Tap-dancing dogs and hogjams
A while back, a billboard ad along Interstate 80 near Dixon, for a Nevada casino show called Tap Dogs, triggered a discussion in which it was revealed that the “dogs” were in fact metaphorical, and not real canine hoofers. A disappointed, and sometimes dim, man was heard to remark: “Boy, if I could train 20 or 30 dogs to tap-dance in unison, I would own show business.”
That dim bulb, of course, was me. And I still think tap-dancing dogs would be a show-business home run. I also thought Jackie Greene would be an obvious round-tripper, something that CD sales figures for American Myth, released by Universal Music’s Verve Forecast label in March, have yet to corroborate.
It’s an excellent album, and perhaps Greene’s appearance on Late Night with Conan O’Brien on August 2, where he sang and played “So Hard to Find My Way,” might help jump-start this record, which, by conventional major-label timelines, is ancient history. But hoping for a miracle from a timeslot at nearly 1:30 a.m., the TV equivalent of what radio people call “lunar rotation,” might be tantamount to tilting at windmills. So, it is the opinion of this Terpsichorean pooch enthusiast that more quixotic measures are needed—perhaps a mass Sacramentan appeal to the Starbucks mothership that American Myth be featured in the chain’s retail mix. If Starbucks can push suburb-and-western act Rascal Flatts, Nashville’s answer to ’NSync, it surely can help give a local hero a break, right?
This past weekend, a visit to the Fox & Goose, the R Street venue where Greene was discovered at an open-mic by his now-manager Marty DeAnda (actually, singer Sal Valentino and then-open-mic host Billy Harper also should get credit), pointed out a few weaknesses at the storied local pub and breakfast joint. The event was a chaotic 10-band party that local promoter Adam Varona threw for his wife and business partner, Danielle.
Don’t get me wrong. I love the Fox & Goose. But as a live-music venue, it has some serious drawbacks—immobile booths, crappy sightlines, often-crummy sound, and bartenders who could use a lesson in customer service (hint: If you’re serving people who lined up at your bar a good 10 minutes after the guy standing there arrived—in your direct line of sight, waving money in your face—you’re in the wrong biz). And for those of us with occasional claustrophobia issues, it can be a foreboding place.
But enough complaining. Bring the music, and the fans will show up, especially if there’s no cover charge. And plenty did.

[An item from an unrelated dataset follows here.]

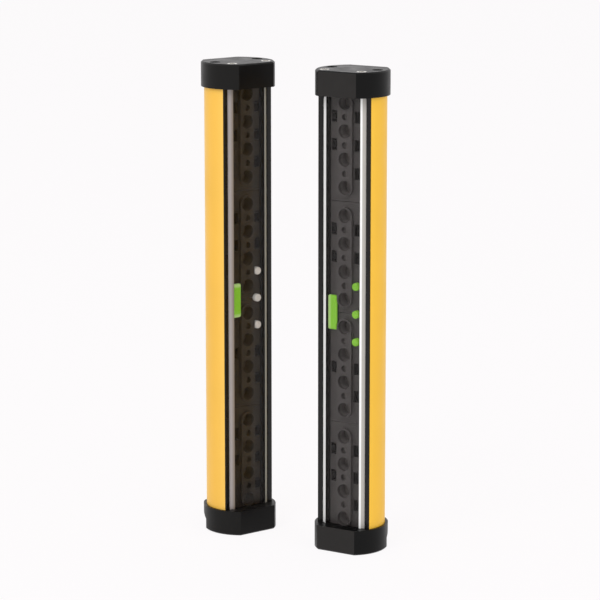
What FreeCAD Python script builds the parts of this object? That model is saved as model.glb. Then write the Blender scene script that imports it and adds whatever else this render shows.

Reporting on the short sets of all 10 performers (save Be Brave Bold Robot, which extended its slot into an interminable hogjam that knocked the following acts way off schedule) might be asking too much. So, here are two favorites: To call Truck Fight, a duo featuring James Finch Jr. and Noah Nelson, a collision between Tom Waits and Les Claypool at an Ennio Morricone cioppino feed, wouldn’t be fair to Finch and Nelson. Quite cool, quite promising. And Christian Kiefer, who followed, breathed new life into Elton John’s “Rocket Man” and Billy Squier’s “The Stroke” and introduced a new original, also was quite excellent—a very nice surprise, indeed.